According to the medical instrument, which is the present invention according to the above described embodiments, even when a small configuration is adopted, it is possible to irradiate an object to be examined, images of which are taken by an image pickup apparatus, with illumination light of sufficient brightness and luminous intensity distribution.

As an application of the camera unit, which is the image pickup apparatus used in the present invention, the techniques in the aforementioned embodiments are also applicable to cases where in an operation of extirpating a tumor of thoracic cavity or abdominal cavity, 5-ALA (aminolevulinic acid) is administered by mouth, intravenous injection or the like before or after operation, and lymph node or pleural metastasis, peritoneal metastasis or the like to which a malignant tumor is suspected to have metastasized is irradiated with excitation light and images of fluorescence generated from the 5-ALA (aminolevulinic acid) are thereby picked up.

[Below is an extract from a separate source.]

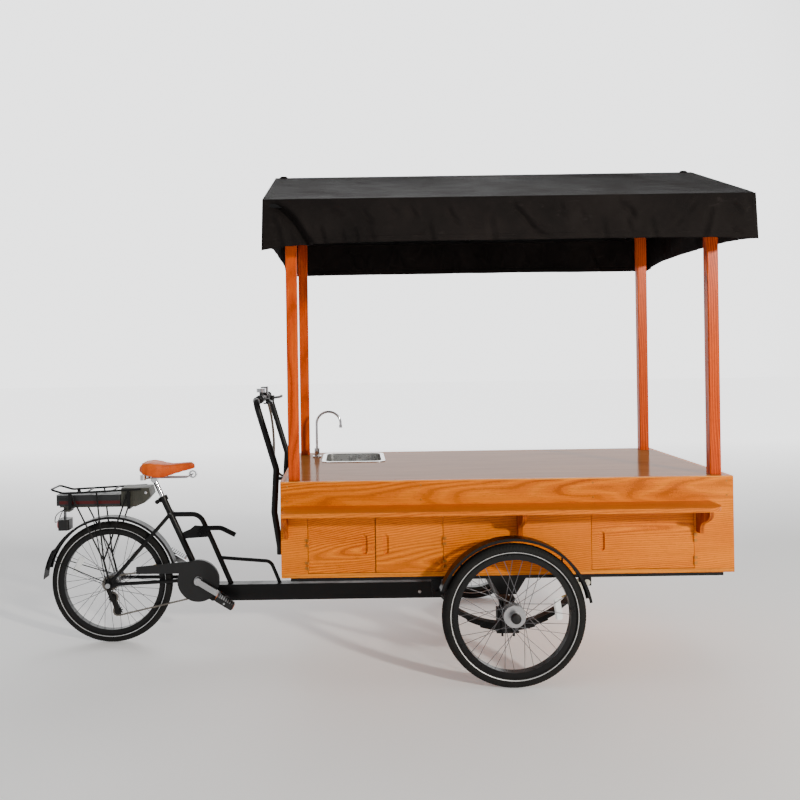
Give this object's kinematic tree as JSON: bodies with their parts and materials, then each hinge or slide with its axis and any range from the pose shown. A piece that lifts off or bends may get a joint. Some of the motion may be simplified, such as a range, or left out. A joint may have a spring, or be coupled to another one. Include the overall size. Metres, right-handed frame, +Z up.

Furthermore, the techniques in the aforementioned embodiments are also applicable to cases where a diagnosis is made by observing fluorescence using an image pickup apparatus (e.g., endoscope, surgical field camera) during an operation, and such a diagnosis is made by removing fat or membrane that constitutes an impediment to the observation.

Claims

1. A medical instrument used by being introduced into a body and fixed thereto, comprising:

a fixing section fixed to a body wall in the body;

an image pickup section that picks up an image of an object to be examined in the body;

an illumination section that illuminates the object to be examined in the body; and

a sheet body in which the illumination section is disposed and which is made unfoldable so as to form a plane that spreads over a wide angle from a direction orthogonal to a central axis of the illumination section in an illumination direction so that an irradiation region of illumination light is expanded in an image pickup region of the image pickup section and a wide range is irradiated with the illumination light.

2. The medical instrument according to claim 1, wherein the sheet body is unfolded so as to spread around the image pickup section.

3. The medical instrument according to claim 2, wherein the sheet body is disk-shaped and unfolds by rotating around an image taking optical axis of the image pickup section.

4. The medical instrument according to claim 1, wherein the sheet body unfolds in a direction away from the image pickup section.

5. The medical instrument according to claim 4, wherein the number of the sheet bodies is two and each sheet body has a rectangular shape and unfolds in two opposing directions orthogonal to an image taking optical axis of the image pickup section.

6. The medical instrument according to claim 1, further comprising an operation section that unfolds and spreads the sheet body.

7. The medical instrument according to claim 1, wherein the sheet body is formed of a shape-memory polymer whose modulus of rigidity is variable with temperature.

8. The medical instrument according to claim 1, further comprising a ring-shaped elastic wire that unfolds and spreads the sheet body in a tensioned state.

9. The medical instrument according to claim 1, wherein the sheet body includes a solar power generation section that generates drive power of the image pickup section and the illumination section.

10. A medical instrument used by being introduced into a body and fixed thereto, comprising:

fixing means fixed to a body wall in the body;

image pickup means for picking up an image of an object to be examined in the body;

illumination means for illuminating the object to be examined in the body; and

a sheet body in which the illumination means is disposed and which is made unfoldable so as to form a plane that spreads over a wide angle from a direction orthogonal to a central axis of the illumination section in an illumination direction so that an irradiation region of illumination light is expanded in an image pickup region of the image pickup means and a wide range is irradiated with the illumination light.